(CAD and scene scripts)

○ ○ ○

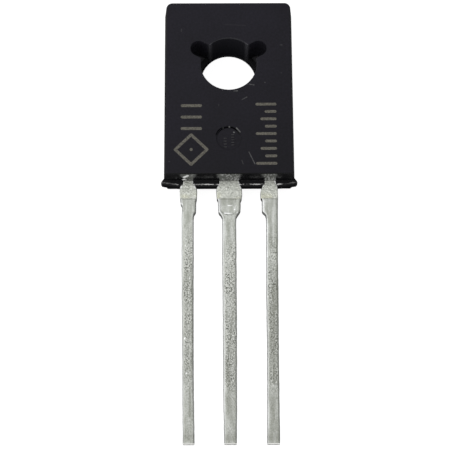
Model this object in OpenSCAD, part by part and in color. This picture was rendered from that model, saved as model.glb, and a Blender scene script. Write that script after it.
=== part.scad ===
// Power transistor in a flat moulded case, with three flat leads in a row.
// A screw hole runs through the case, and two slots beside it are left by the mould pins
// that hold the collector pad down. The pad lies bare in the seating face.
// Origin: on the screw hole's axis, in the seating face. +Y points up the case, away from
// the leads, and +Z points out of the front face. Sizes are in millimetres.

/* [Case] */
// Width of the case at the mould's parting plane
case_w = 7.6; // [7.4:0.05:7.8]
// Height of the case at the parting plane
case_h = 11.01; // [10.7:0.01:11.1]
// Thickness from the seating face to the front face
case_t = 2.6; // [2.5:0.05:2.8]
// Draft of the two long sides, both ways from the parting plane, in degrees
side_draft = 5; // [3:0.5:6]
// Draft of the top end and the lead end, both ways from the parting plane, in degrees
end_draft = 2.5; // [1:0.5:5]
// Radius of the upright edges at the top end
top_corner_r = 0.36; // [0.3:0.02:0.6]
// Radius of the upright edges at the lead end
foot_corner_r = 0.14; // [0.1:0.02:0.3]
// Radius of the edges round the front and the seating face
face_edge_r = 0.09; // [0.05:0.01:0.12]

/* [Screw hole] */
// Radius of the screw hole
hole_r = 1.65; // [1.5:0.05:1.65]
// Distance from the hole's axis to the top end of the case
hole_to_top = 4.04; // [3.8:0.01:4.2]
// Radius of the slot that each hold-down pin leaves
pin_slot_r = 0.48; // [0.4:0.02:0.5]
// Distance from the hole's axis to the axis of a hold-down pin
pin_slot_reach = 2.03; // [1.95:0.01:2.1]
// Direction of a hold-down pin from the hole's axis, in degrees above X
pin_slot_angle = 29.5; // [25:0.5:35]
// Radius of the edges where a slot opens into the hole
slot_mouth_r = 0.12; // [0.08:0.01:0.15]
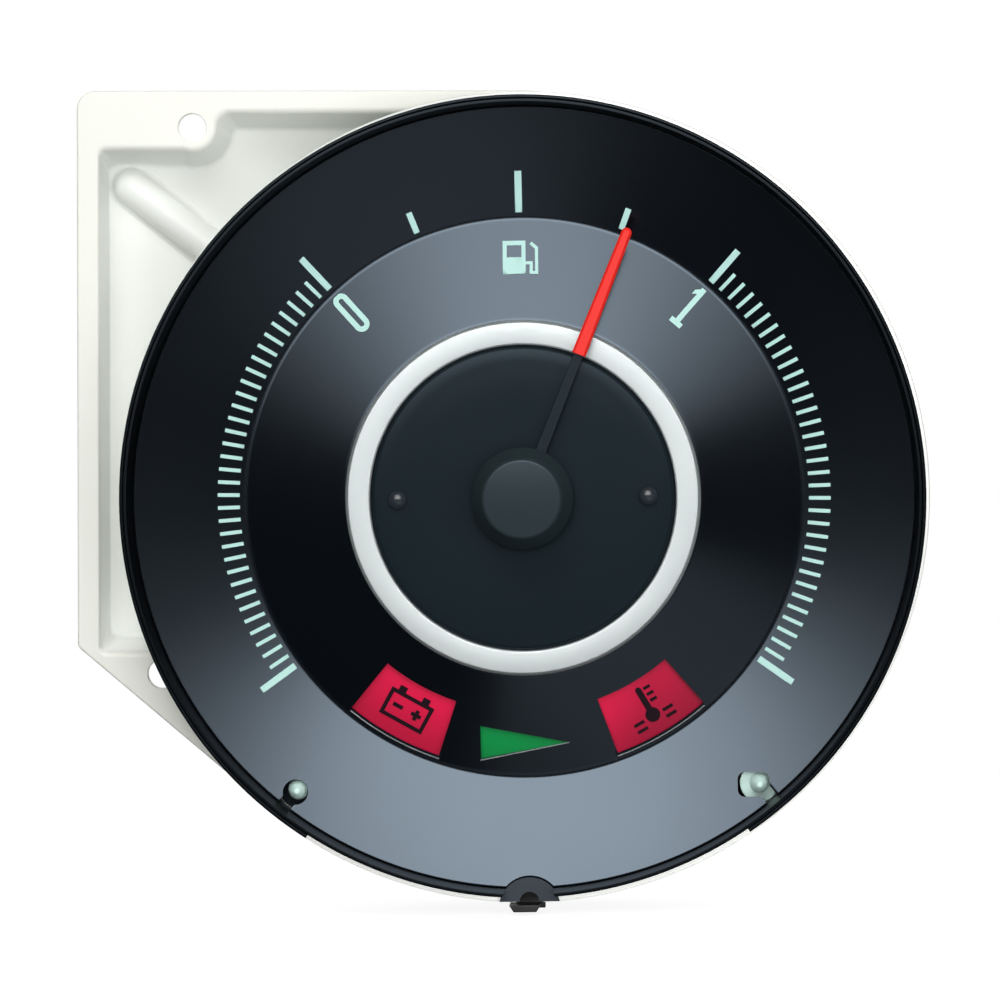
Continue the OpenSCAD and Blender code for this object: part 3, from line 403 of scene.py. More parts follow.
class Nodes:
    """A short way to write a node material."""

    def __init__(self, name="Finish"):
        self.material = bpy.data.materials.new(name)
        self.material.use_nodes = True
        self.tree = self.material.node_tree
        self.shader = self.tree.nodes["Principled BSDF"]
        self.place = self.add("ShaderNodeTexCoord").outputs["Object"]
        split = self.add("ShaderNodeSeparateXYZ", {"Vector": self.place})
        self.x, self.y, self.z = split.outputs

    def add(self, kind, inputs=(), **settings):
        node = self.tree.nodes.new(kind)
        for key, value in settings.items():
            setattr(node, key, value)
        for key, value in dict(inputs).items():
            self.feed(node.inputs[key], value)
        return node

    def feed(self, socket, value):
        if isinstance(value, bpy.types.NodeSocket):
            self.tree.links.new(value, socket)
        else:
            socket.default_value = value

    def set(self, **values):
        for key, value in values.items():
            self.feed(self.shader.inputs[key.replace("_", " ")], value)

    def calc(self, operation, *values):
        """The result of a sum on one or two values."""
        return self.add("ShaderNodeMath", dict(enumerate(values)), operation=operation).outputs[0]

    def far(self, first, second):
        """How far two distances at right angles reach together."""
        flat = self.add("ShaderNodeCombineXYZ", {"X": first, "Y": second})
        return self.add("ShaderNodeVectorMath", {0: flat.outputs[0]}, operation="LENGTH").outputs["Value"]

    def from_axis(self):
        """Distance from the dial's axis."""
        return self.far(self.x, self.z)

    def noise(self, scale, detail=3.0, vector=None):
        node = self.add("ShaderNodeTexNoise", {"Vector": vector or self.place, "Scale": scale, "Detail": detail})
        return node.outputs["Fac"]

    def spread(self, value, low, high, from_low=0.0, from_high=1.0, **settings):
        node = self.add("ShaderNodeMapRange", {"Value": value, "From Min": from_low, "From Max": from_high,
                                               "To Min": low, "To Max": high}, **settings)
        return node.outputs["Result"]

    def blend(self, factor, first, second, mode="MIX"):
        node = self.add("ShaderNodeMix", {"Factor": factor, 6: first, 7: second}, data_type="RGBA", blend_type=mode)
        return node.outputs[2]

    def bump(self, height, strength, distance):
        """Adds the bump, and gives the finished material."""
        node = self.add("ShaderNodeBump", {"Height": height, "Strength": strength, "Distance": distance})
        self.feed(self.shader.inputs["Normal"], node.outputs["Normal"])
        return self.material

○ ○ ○

▶ [TASK BRIEF] Which lines above contain "Blender"? Show each of them.

▶ [THE REPLY]
Model this object in OpenSCAD, part by part and in color. This picture was rendered from that model, saved as model.glb, and a Blender scene script. Write that script after it.
Continue the OpenSCAD and Blender code for this object: part 3, from line 403 of scene.py. More parts follow.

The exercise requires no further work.